Report every line below that holds the word "scene".
◆ ◆ ◆ ◆
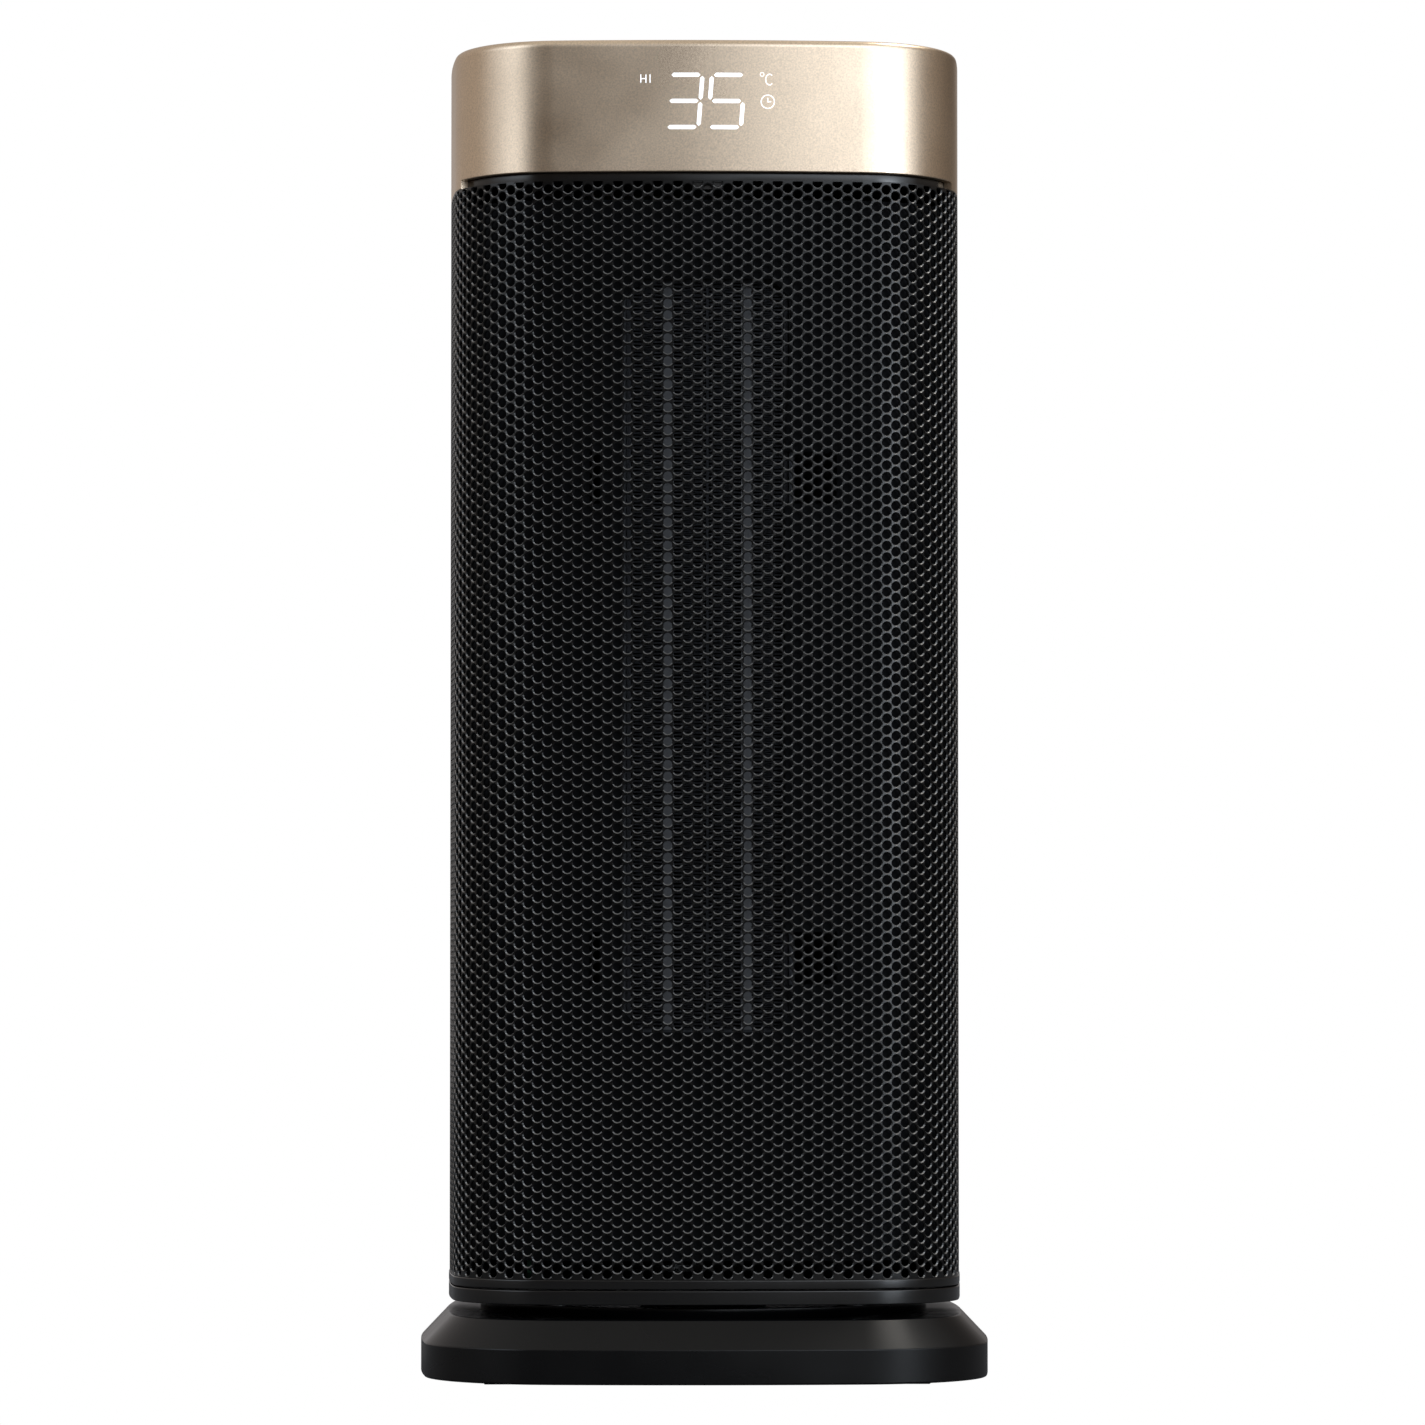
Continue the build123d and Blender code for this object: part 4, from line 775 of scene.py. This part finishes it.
def cut_recess(cover):
    """Cut the recess at the back that the cord inlet sits in."""
    cutter = bpy.data.objects.new("recess", box_mesh(
        (inlet_low.x, base_high.y - inlet_depth, inlet_low.z),
        (inlet_high.x, base_high.y + inlet_depth, inlet_high.z),
    ))
    scene.collection.objects.link(cutter)
    cut = cover.modifiers.new("recess", "BOOLEAN")
    cut.operation = "DIFFERENCE"
    cut.object = cutter
    baked = bpy.data.meshes.new_from_object(cover.evaluated_get(bpy.context.evaluated_depsgraph_get()))
    cover.modifiers.clear()
    cover.data = baked
    baked.set_sharp_from_angle(angle=math.radians(SHARP))
    bpy.data.objects.remove(cutter)
    cover.modifiers.new("flat_faces", "WEIGHTED_NORMAL").keep_sharp = True


def base_cover():
    """The base's cover: upright side, sloped shoulder, round neck and the bush's boss."""
    under = base_top - shell_wall
    inside = base_overhang - shell_wall
    brow = base_overhang - shoulder_inset
    boss_flat = bush_flat + boss_wall
    rings = profile_rings(base_marks, [
        (inside, base_low.z, 0),
        (base_overhang, base_low.z, foot_round),
        (base_overhang, base_top - shoulder_height, shoulder_round),
        (brow, base_top, brow_round),
        (brow - brow_flat, base_top, 0),
    ], steps=6)
    for radius, z in (
        (neck_radius, base_top), (neck_radius, base_high.z - neck_chamfer),
        (neck_radius - neck_chamfer, base_high.z), (neck_radius - neck_wall, base_high.z),
        (neck_radius - neck_wall, base_top),
    ):
        rings.append(round_ring(base_marks, radius, z))
    for flat, z in (
        (boss_flat, base_top), (boss_flat, base_high.z), (bush_flat, base_high.z), (bush_flat, under),
        (boss_flat, under),
    ):
        rings.append(hexagon_ring(base_marks, flat, z))
    rings.append(plan_ring(base_marks, inside - shoulder_inset, under))
    rings.append(plan_ring(base_marks, inside, under - shoulder_height))
    cut_recess(piece("base_cover", loft(rings), "base", "black_body", replaces=["base_shell"]))


base_cover()

# ------------------------------------------------------------------ heating element's fins
fin_width = 12.7 * MM
fin_foil = 0.28 * MM
fin_pitch = 1.4 * MM
fold_round = 0.16  # share of a fold taken by its round end
bar_width = 4.0 * MM
electrode = 1.0 * MM


def fin_strip(centre_x):
    """One strip of finely folded foil between two bars."""
    height = fins_high.z - fins_low.z
    folds = int(height / fin_pitch) * 2
    reach = fin_width / 2 - fin_foil / 2
    line = []
    for n in range(folds + 1):
        x = centre_x + (1 if n % 2 else -1) * reach
        for part in (-fold_round, fold_round):
            line.append((x, fins_low.z + height * min(max(n + part, 0), folds) / folds))
    # Lower front, upper front, upper back, lower back
    edges = ((fins_low.y, -1), (fins_low.y, 1), (fins_high.y, 1), (fins_high.y, -1))
    points = np.array([(x, y, z + side * fin_foil / 2) for y, side in edges for x, z in line])
    points[:, 2] = np.clip(points[:, 2], fins_low.z, fins_high.z)
    count = len(line)
    faces = []
    for k in range(4):
        a, b = k * count, (k + 1) % 4 * count
        for n in range(count - 1):
            faces.append((a + n, a + n + 1, b + n + 1, b + n))
    faces += [(0, count, 2 * count, 3 * count), (count - 1, 4 * count - 1, 3 * count - 1, 2 * count - 1)]
    return mesh_from(points, faces)


def heating_fins():
    """Four strips, two on each side of the middle electrode."""
    near = electrode / 2 + fin_width / 2
    far = near + fin_width + bar_width
    for number, x in enumerate((-far, -near, near, far)):
        piece(f"fin_strip_{number + 1}", fin_strip(x), "tower", "fin_aluminium",
              replaces=["heat_fins"] if number == 0 else (), sharp=30.0, weighted=False)


heating_fins()

# ------------------------------------------------------------------ eased copies of CAD nodes
EASED_NODES = {  # width of the eased edges
    "rear_shell": 0.6 * MM, "switch_housing": 0.5 * MM, "power_rocker": 0.4 * MM, "cord_inlet": 0.5 * MM,
    "rubber_feet": 0.6 * MM, "top_frame": 0.4 * MM, "top_panel": 0.3 * MM, "intake_louvres": 0.35 * MM,
    "rear_screws": 0.25 * MM, "base_screws": 0.25 * MM, "tip_plunger": 0.4 * MM, "base_plate": 0.4 * MM,
    "power_button": 0.25 * MM, "mode_button": 0.25 * MM, "timer_button": 0.25 * MM,
    "swing_button": 0.25 * MM, "temperature_button": 0.25 * MM,
}
ease_from = 30.0  # degrees between faces from which an edge is eased
flat_within = 0.5  # degrees between faces that count as one
weld_distance = 0.001 * MM


def eased(node, width):
    """A copy of a CAD node with its sharp edges eased."""
    source = frame["nodes"][node]
    edit = bmesh.new()
    edit.from_mesh(source.data)
    edit.transform(source.matrix_world)
    bmesh.ops.remove_doubles(edit, verts=edit.verts[:], dist=weld_distance)
    bmesh.ops.dissolve_limit(
        edit, angle_limit=math.radians(flat_within), verts=edit.verts[:], edges=edit.edges[:]
    )
    edges = [
        edge for edge in edit.edges
        if len(edge.link_faces) == 2 and edge.calc_face_angle(0.0) > math.radians(ease_from)
    ]
    bmesh.ops.bevel(
        edit, geom=edges, offset=width, segments=2, profile=0.5, affect="EDGES", clamp_overlap=True
    )
    return mesh_of(edit)


for node, width in EASED_NODES.items():
    piece(f"{node}_eased", eased(node, width), bodies[node], slots[node], replaces=[node], sharp=35.0)

# ------------------------------------------------------------------ signs on the buttons
sign_lift = 0.02 * MM
sign_sink = 0.15 * MM
sign_stroke = 0.42 * MM
sign_size = 2.4 * MM
sign_part = 0.55 * sign_size
stop_x, stop_low, stop_high = 1.28 * sign_size, 0.5 * sign_size, 1.2 * sign_size


def power_sign():
    """A ring open at the top, with a bar in it."""
    return [arc_shape(0, 0, sign_size, 120, 420, sign_stroke), bar_shape(0, 0, 0, sign_size, sign_stroke)]


def mode_sign():
    """Three sliders."""
    rails = [bar_shape(x, -sign_size, x, sign_size, sign_stroke) for x in (-sign_size, 0, sign_size)]
    knobs = [
        bar_shape(x - sign_part / 2, y, x + sign_part / 2, y, 2 * sign_stroke)
        for x, y in ((-sign_size, sign_part), (0, -sign_part), (sign_size, 0))
    ]
    return rails + knobs


def timer_sign():
    """A clock."""
    hands = [bar_shape(0, 0, 0, sign_part, sign_stroke), bar_shape(0, 0, sign_part, 0, sign_stroke)]
    return circle_shapes(0, 0, sign_size, sign_stroke) + hands


def swing_sign():
    """An arm under an arc, with a stop at each end."""
    arm = [
        arc_shape(0, -sign_size, 2 * sign_size, 50, 130, sign_stroke),
        bar_shape(0, -sign_size, 0, sign_part, sign_stroke),
    ]
    stops = [bar_shape(x, stop_low, x, stop_high, sign_stroke) for x in (-stop_x, stop_x)]
    return arm + stops


def temperature_sign():
    """A thermometer."""
    bulb = circle_shapes(0, -sign_size + sign_part / 2, sign_part, sign_stroke)
    tube = [
        bar_shape(x, -sign_size + sign_part, x, sign_size, sign_stroke)
        for x in (-sign_part / 2, sign_part / 2)
    ]
    return bulb + tube + [arc_shape(0, sign_size, sign_part / 2, 0, 180, sign_stroke)]


def button_sign(button, shapes):
    """A flat white sign on top of a button."""
    low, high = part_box(button)
    centre = (low + high) / 2

    def on_button(u, v, lift):
        return (centre.x + u, centre.y + v, high.z + lift)

    mesh = prisms(shapes, on_button, -sign_sink, sign_lift)
    piece(f"{button}_sign", mesh, f"{button}_body", "button_black", look="icon_white", weighted=False)


button_sign("power_button", power_sign())
button_sign("mode_button", mode_sign())
button_sign("timer_button", timer_sign())
button_sign("swing_button", swing_sign())
button_sign("temperature_button", temperature_sign())

# ------------------------------------------------------------------ wall behind the grille
vent_x, vent_width, vent_height = 42.0 * MM, 22.0 * MM, 20.5 * MM
slit_x, slit_width = -41.5 * MM, 4.0 * MM
vent_spacing = 187.5 * MM
vent_margin = 0.1 * MM
vent_shift = (-2.5 * MM, 0, -24.5 * MM)  # from their places in the solid to those in the photo


def outlet_wall():
    """A copy of the outlet panel whose vents and slits sit where the photo shows them."""
    mesh = frame["nodes"]["outlet_panel"].data.copy()
    points = np.array([v.co for v in mesh.vertices])
    rise = np.abs(np.abs(points[:, 2] - (fins_low.z + fins_high.z) / 2) - vent_spacing / 2)
    level = rise < vent_height / 2 + vent_margin
    for x, width in ((vent_x, vent_width), (slit_x, slit_width)):
        points[level & (np.abs(points[:, 0] - x) < width / 2 + vent_margin)] += vent_shift
    mesh.vertices.foreach_set("co", points.ravel())
    piece("outlet_wall", mesh, "tower", "inner_black", replaces=["outlet_panel"])


outlet_wall()

# ------------------------------------------------------------------ camera
camera_distance = 2.5
camera_height = 0.16
camera_side = -0.0436
camera_lens = 156.05
camera_shift = 0.03
tilt_up = math.radians(2.02)
aim_right = math.radians(0.084)  # of the tower's axis
camera_data = bpy.data.cameras.new("camera")
camera_data.sensor_width = 36.0
camera_data.lens = camera_lens
camera_data.shift_y = camera_shift
camera_data.clip_end = 50.0
camera = bpy.data.objects.new("camera", camera_data)
camera.location = (camera_side, -camera_distance, camera_height)
turn_right = math.atan2(-camera_side, camera_distance) + aim_right
camera.rotation_euler = (math.pi / 2 + tilt_up, 0.0, -turn_right)
scene.collection.objects.link(camera)
scene.camera = camera

# ------------------------------------------------------------------ studio
# Brightness round the object by bearing in degrees from the front, right positive
STUDIO_HIGH = [
    (-180, 0.45), (-156, 0.35), (-132, 0.36), (-96, 0.35), (-84, 0.8), (-72, 1.15), (-60, 1.8), (-48, 1.85),
    (-36, 0.1), (-2, 0.1), (12, 2.45), (24, 2.65), (36, 1.8), (60, 1.75), (72, 0.95), (84, 0.22), (96, 0.25),
    (132, 0.1), (150, 0.1), (165, 0.3), (180, 0.45),
]
STUDIO_LOW = [  # near the floor, where the base and the bands reflect it
    (-180, 0.45), (-156, 0.35), (-132, 0.3), (-48, 0.3), (-36, 0.08), (0, 0.05), (12, 0.5), (32, 1.2),
    (38, 4.5), (46, 6.0), (53, 4.6), (62, 1.3), (72, 0.6), (84, 0.14), (132, 0.1), (150, 0.1), (165, 0.3),
    (180, 0.45),
]
STUDIO_PEAK = 7.0
STUDIO_CEILING = 0.5
LOW_END, HIGH_START = 0.105, 0.13  # rise of the view from level, as a sine, where the walls change
WALL_END, CEILING_START = 0.6, 0.85
WARM = (1.18, 1.0, 0.85)
COOL = (0.93, 1.06, 1.27)
lamp_bearing = math.radians(115)
lamp_distance = 0.8
lamp_height = 2.0
lamp_size = (0.7, 0.5)
lamp_power = 9.0
floor_half = 6.0


def panel_colour(level):
    """The shade parts of the studio are warmer than its light panels."""
    share = min(1.0, level)
    return tuple(level / STUDIO_PEAK * (w + (c - w) * share) for w, c in zip(WARM, COOL))


def studio_wall(tree, bearing, panels):
    """The colours of a list of panels by bearing."""
    stops = [((degrees + 180) / 360, panel_colour(level)) for degrees, level in panels]
    return colour_ramp(tree, bearing, stops)


def blend(tree, share, low, high):
    """Change from one colour or grey to another as a share goes from 0 to 1."""
    mix = tree.nodes.new("ShaderNodeMixRGB")
    tree.links.new(share, mix.inputs["Fac"])
    for socket, colour in ((mix.inputs["Color1"], low), (mix.inputs["Color2"], high)):
        if isinstance(colour, float):
            socket.default_value = (colour, colour, colour, 1)
        else:
            tree.links.new(colour, socket)
    return mix.outputs["Color"]


def view_bearing(tree, axes):
    """Bearing of a view from the front, right positive, as a share of the round from the back."""
    forward = tree.nodes.new("ShaderNodeMath")
    forward.operation = "MULTIPLY"
    forward.inputs[1].default_value = -1.0
    tree.links.new(axes.outputs["Y"], forward.inputs[0])
    angle = tree.nodes.new("ShaderNodeMath")
    angle.operation = "ARCTAN2"
    tree.links.new(axes.outputs["X"], angle.inputs[0])
    tree.links.new(forward.outputs[0], angle.inputs[1])
    return map_range(tree, angle.outputs[0], -math.pi, math.pi)


def studio_world():
    """A white backdrop for the camera, and panels of light and shade round the object."""
    world = bpy.data.worlds.new("studio")
    world.use_nodes = True
    scene.world = world
    tree = world.node_tree
    place = tree.nodes.new("ShaderNodeTexCoord")
    axes = tree.nodes.new("ShaderNodeSeparateXYZ")
    tree.links.new(place.outputs["Generated"], axes.inputs["Vector"])
    bearing, rise = view_bearing(tree, axes), axes.outputs["Z"]
    low = studio_wall(tree, bearing, STUDIO_LOW)
    high = studio_wall(tree, bearing, STUDIO_HIGH)
    walls = blend(tree, map_range(tree, rise, LOW_END, HIGH_START), low, high)
    roofed = blend(tree, map_range(tree, rise, WALL_END, CEILING_START), walls, STUDIO_CEILING / STUDIO_PEAK)
    rays = tree.nodes.new("ShaderNodeLightPath")
    seen = blend(tree, rays.outputs["Is Camera Ray"], roofed, 1 / STUDIO_PEAK)
    background = tree.nodes["Background"]
    tree.links.new(seen, background.inputs["Color"])
    background.inputs["Strength"].default_value = STUDIO_PEAK


def overhead_lamp():
    """A soft lamp above and to the right, a little behind, that faces the tower's middle."""
    data = bpy.data.lights.new("overhead", "AREA")
    data.shape = "RECTANGLE"
    data.size, data.size_y = lamp_size
    data.energy = lamp_power
    lamp = bpy.data.objects.new("overhead", data)
    lamp.location = (
        lamp_distance * math.sin(lamp_bearing), -lamp_distance * math.cos(lamp_bearing), lamp_height
    )
    aim = Vector((0, 0, cad_high.z / 2)) - lamp.location
    lamp.rotation_euler = aim.to_track_quat("-Z", "Y").to_euler()
    lamp.visible_camera = False
    scene.collection.objects.link(lamp)


def studio_floor():
    """A grey floor for the object's reflections; the camera looks through it at the backdrop."""
    corners = [(-floor_half, -floor_half, 0), (floor_half, -floor_half, 0),
               (floor_half, floor_half, 0), (-floor_half, floor_half, 0)]
    mesh = mesh_from(corners, [(0, 1, 2, 3)])
    mesh.name = "floor"
    mesh.materials.append(finishes["floor_grey"])
    floor = bpy.data.objects.new("floor", mesh)
    floor.visible_camera = False
    scene.collection.objects.link(floor)


studio_world()
studio_floor()
overhead_lamp()
scene.view_settings.view_transform = "Standard"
◆ ◆ ◆ ◆
* _ANSWER TO THIS TASK_
Continue the build123d and Blender code for this object: part 4, from line 775 of scene.py. This part finishes it.
    scene.collection.objects.link(cutter)
scene.collection.objects.link(camera)
scene.camera = camera
    scene.world = world
    scene.collection.objects.link(lamp)
    scene.collection.objects.link(floor)
scene.view_settings.view_transform = "Standard"